Aguas abajo, el dinero de las autonomías sostiene la sanidad y la educación públicas, los mecanismos más genuinos de lucha contra la desigualdad que tienen los estados modernos de corte social, resultantes de un consenso histórico que las democracias europeas desarrollaron durante la segunda mitad del siglo XX y que propició décadas de crecimiento y prosperidad en muchos países. El derecho a la salud y la aproximación a la igualdad de oportunidades que brinda la educación pública son gestionados por las comunidades autónomas y constituyen, junto al sistema de pensiones (otra caja común), la columna vertebral del Estado del bienestar.

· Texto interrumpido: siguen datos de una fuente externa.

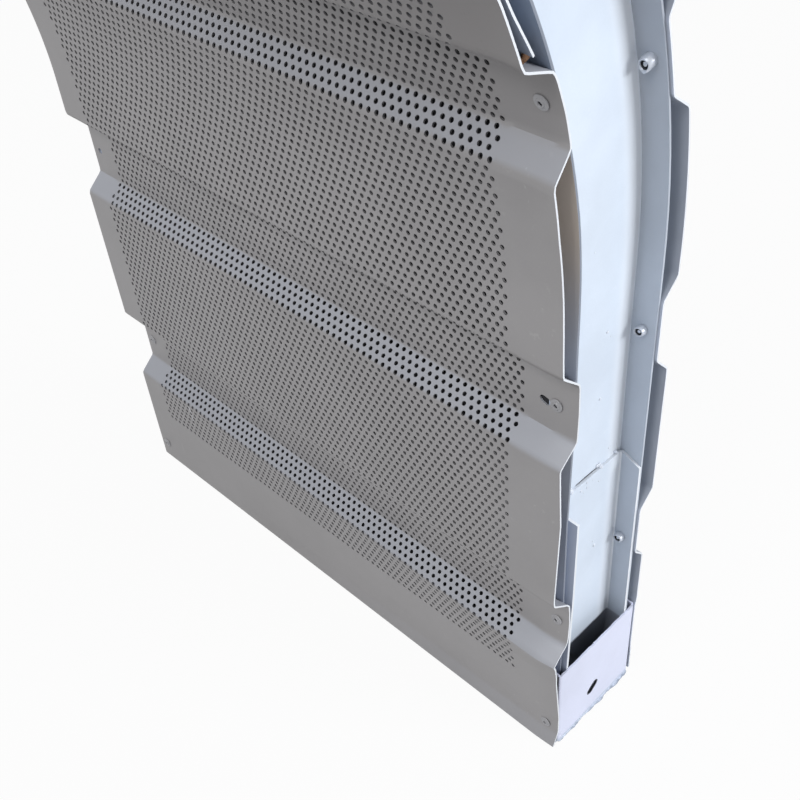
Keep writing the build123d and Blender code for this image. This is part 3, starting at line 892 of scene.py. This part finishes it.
frontRises = rivetRises(frontLook, rivetLook["frontAbove"], rivetLook["frontTop"])
backRises = rivetRises(backLook, rivetLook["backAbove"], rivetLook["backTop"])
seed = 11
for hand, sign in (("right", 1), ("left", -1)):
    insets = rivetLook["frontRight"] if sign > 0 else rivetLook["frontLeft"]
    for index, (rise, inset) in enumerate(zip(frontRises, insets)):
        seed += 1
        if sign > 0 or index != rivetLook["lost"]:
            place = sign * (bend["halfLength"] - inset)
            rivetPiece(f"front_rivet_{hand}_{index + 1}", -1, rise, place, seed)
    for index, rise in enumerate(backRises):
        seed += 1
        place = sign * (bend["halfLength"] - rivetLook["backInset"])
        rivetPiece(f"back_rivet_{hand}_{index + 1}", 1, rise, place, seed)
print("rivets")

# weld tacks on the joint above the sleeve, spatter and small dents in the paint of the web
weldLook = {
    "sleeveX": 232.6, "webX": 230.55,
    "tacks": [(11.5, 240.2, 2.2), (-19.4, 240.0, 2.6), (-27.5, 238.5, 1.6), (29.5, 240, 1.5)],
    "spatter": [(-2.7, 236.4, 1.1), (-8.7, 233.2, 1.2), (-2.4, 231.6, 0.9), (10.3, 228.3, 0.9),
                (-6.0, 229.5, 0.6), (3.5, 234.2, 0.6), (10.0, 165.9, 1.4), (8.6, 171.0, 0.7),
                (-14.0, 203.0, 0.5)],
    "marks": [(10.9, 348.1, 1.2), (8.0, 299.0, 1.2), (21.7, 248.9, 1.0), (14.5, 343.0, 0.5),
              (-6.0, 410.0, 0.5)],
}


def weldPiece(name):
    b = Builder()
    noise = np.random.default_rng(3)
    webX, sleeveX = weldLook["webX"], weldLook["sleeveX"]
    for key, x in (("tacks", webX), ("spatter", sleeveX), ("marks", webX)):
        for y, z, size in weldLook[key]:
            blob(b, (x - 0.05, y, z), size, noise, 0.9 if key == "tacks" else 0.5)
            if key == "tacks":
                blob(b, (sleeveX - 0.8, y + 1.1, z - 1.0), size * 0.8, noise, 0.7)
                blob(b, (x - 0.05, y - 1.6, z + 0.7), size * 0.6, noise, 0.7)
    piece = b.build(name, [coats["weld"]], sharp=50)
    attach(piece, "root")


weldPiece("weldTacks")
gapLook = {"low": -12.5, "high": 9.5, "count": 18, "width": 0.95, "rough": 0.12, "ends": 0.2}


def gapPiece(name, look):
    # joint between the web and the slanting top of the sleeve: a dark strip laid over the web, not a gap, as
    # painted shade of the open joint
    b = Builder()
    count = look["count"]
    ys = np.linspace(look["low"], look["high"], count)
    noise = np.random.default_rng(8)
    low = np.full(count, sleeveLook["topWeb"] - 0.1)
    high = low + look["width"] + noise.normal(0, look["rough"], count)
    high[[0, -1]] = low[[0, -1]] + look["ends"]
    x = np.full(count, weldLook["webX"] + 0.06)
    rows = np.stack([np.stack([x, ys, z], -1) for z in (low, high)]) * mm
    at = b.add(rows) + np.arange(2 * count).reshape(2, count)
    b.strip(at[0], at[1])
    piece = b.build(name, [coats["dark"]])
    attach(piece, "root")


gapPiece("sleeveJoint", gapLook)
foamLook = {"rise": 548.5, "crumbs": [(3.5, 241, 1.6), (5.5, 242.5, 2.0), (7.5, 243.5, 2.3), (9.5, 244, 2.2),
                                      (11.5, 244, 1.9)]}


def foamPiece(name, look):
    # crumbs of foam strip left in the lap, behind the lip of the upper sheet: depth, x, size
    b = Builder()
    noise = np.random.default_rng(21)
    angle = (look["rise"] - bend["straight"]) / bend["radius"]
    for depth, x, size in look["crumbs"]:
        reach = bend["radius"] - depth
        blob(b, (x, centreY + reach * math.cos(angle), bendZ + reach * math.sin(angle)), size, noise, 0.8)
    piece = b.build(name, [coats["foam"]], sharp=60)
    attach(piece, "root")


foamPiece("foamCrumbs", foamLook)
print("welds and foam")

nodeCoats = {"base_channel": "base", "base_plate": "base", "top_channel": "base", "top_plate": "base",
             "end_web": "web", "front_flange": "frontFlange", "rear_flange": "rearFlange", "sleeve": "web"}
for name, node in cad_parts.items():
    kind = next((k for k in nodeCoats if name.startswith(k)), None)
    if kind:
        coat = coats[nodeCoats[kind]]
    elif name == "absorber_core":
        coat = fleece
    else:
        continue
    node.data.materials.clear()
    node.data.materials.append(coat)
print("nodes coated")

# floor, light and camera
studio = {
    "floor": 6.0, "floorColour": (0.6, 0.6, 0.61, 1), "floorWhite": 0.95,
    "sky": 0.36, "skyTint": (0.94, 0.97, 1, 1), "white": (1, 1, 1, 1),
    "lens": 45.92, "sensor": 36, "shift": (-0.1371, -0.0096),
    "eye": (0.5083, -0.3855, 0.7013), "turn": (50.327, 0.166, 41.676),
}
lamps = {
    "keyLamp": {"spot": (2.3, 0.9, 1.2), "target": (0.1, 0, 0.35), "size": (1.0, 0.35), "watts": 51,
                "tint": (0.98, 0.99, 1)},
    "frontLamp": {"spot": (0.4, -2.1, 2.5), "target": (0, -0.1, 0.4), "size": (1.1, 1.1), "watts": 42,
                  "tint": (1, 0.99, 0.98)},
}


def seenRays(tree):
    # camera, glossy and transmission rays see the plain white
    camera, glossy, through = (addNode(tree, "ShaderNodeLightPath", None, name) for name in (
        "Is Camera Ray", "Is Glossy Ray", "Is Transmission Ray"))
    total = camera + glossy + through
    return total.maths("MINIMUM", total, 1.0)


def makeFloor():
    mesh = bpy.data.meshes.new("floor")
    s = studio["floor"]
    mesh.from_pydata([(-s, -s, 0), (s, -s, 0), (s, s, 0), (-s, s, 0)], [], [(0, 1, 2, 3)])
    floor = bpy.data.objects.new("floor", mesh)
    scene.collection.objects.link(floor)
    material, tree = newMaterial("paleFloor")
    shader = addNode(tree, "ShaderNodeBsdfDiffuse", None, 0, Color=studio["floorColour"])
    glow = addNode(tree, "ShaderNodeEmission", None, 0, Color=studio["white"], Strength=1.0)
    share = seenRays(tree) * studio["floorWhite"]
    mixed = addNode(tree, "ShaderNodeMixShader", None, 0, i0=share, i1=shader, i2=glow)
    finishMaterial(tree, mixed)
    mesh.materials.append(material)


makeFloor()
world = bpy.data.worlds.new("studioSky")
world.use_nodes = True
tree = world.node_tree
tree.nodes.clear()
white = addNode(tree, "ShaderNodeBackground", None, 0, Color=studio["white"], Strength=1.0)
soft = addNode(tree, "ShaderNodeBackground", None, 0, Color=studio["skyTint"], Strength=studio["sky"])
mixed = addNode(tree, "ShaderNodeMixShader", None, 0, i0=seenRays(tree), i1=soft, i2=white)
addNode(tree, "ShaderNodeOutputWorld", Surface=mixed)
scene.world = world


def areaLight(name, spot, target, size, watts, tint):
    light = bpy.data.lights.new(name, "AREA")
    light.shape = "RECTANGLE"
    light.size, light.size_y = size
    light.energy = watts
    light.color = tint
    lamp = bpy.data.objects.new(name, light)
    lamp.location = spot
    lamp.rotation_euler = (Vector(target) - Vector(spot)).to_track_quat("-Z", "Y").to_euler()
    scene.collection.objects.link(lamp)


for name, look in lamps.items():
    areaLight(name, **look)

camera = bpy.data.cameras.new("camera")
camera.sensor_width = studio["sensor"]
camera.lens = studio["lens"]
camera.shift_x, camera.shift_y = studio["shift"]
eye = bpy.data.objects.new("camera", camera)
eye.location = studio["eye"]
eye.rotation_euler = [math.radians(a) for a in studio["turn"]]
scene.collection.objects.link(eye)
scene.camera = eye
scene.view_settings.view_transform = "Standard"
print("studio and camera")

Además de un espacio y una cultura comunes, de una lengua y de unos símbolos (aquellos que con frecuencia se agitan para remover las emociones del pueblo, de la gente o de los ciudadanos) España es un gran sistema de reparto de rentas, aunque muy imperfecto e injusto como ha dejado claro esta crisis. La tarea de corregirlo debería ser la principal y primera de quienes ocupan ya sus escaños en el Congreso de los Diputados. Pero cuesta creer que una organización política de ámbito nacional esté dispuesta a correr el riesgo de que simplemente se dinamite el sistema apretando el botón del derecho a decidir. Y más cuesta entender que quienes defienden hasta considerar irrenunciable ese supuesto derecho lo hagan desde la misma izquierda que dice estar en la primera línea de la lucha contra la desigualdad.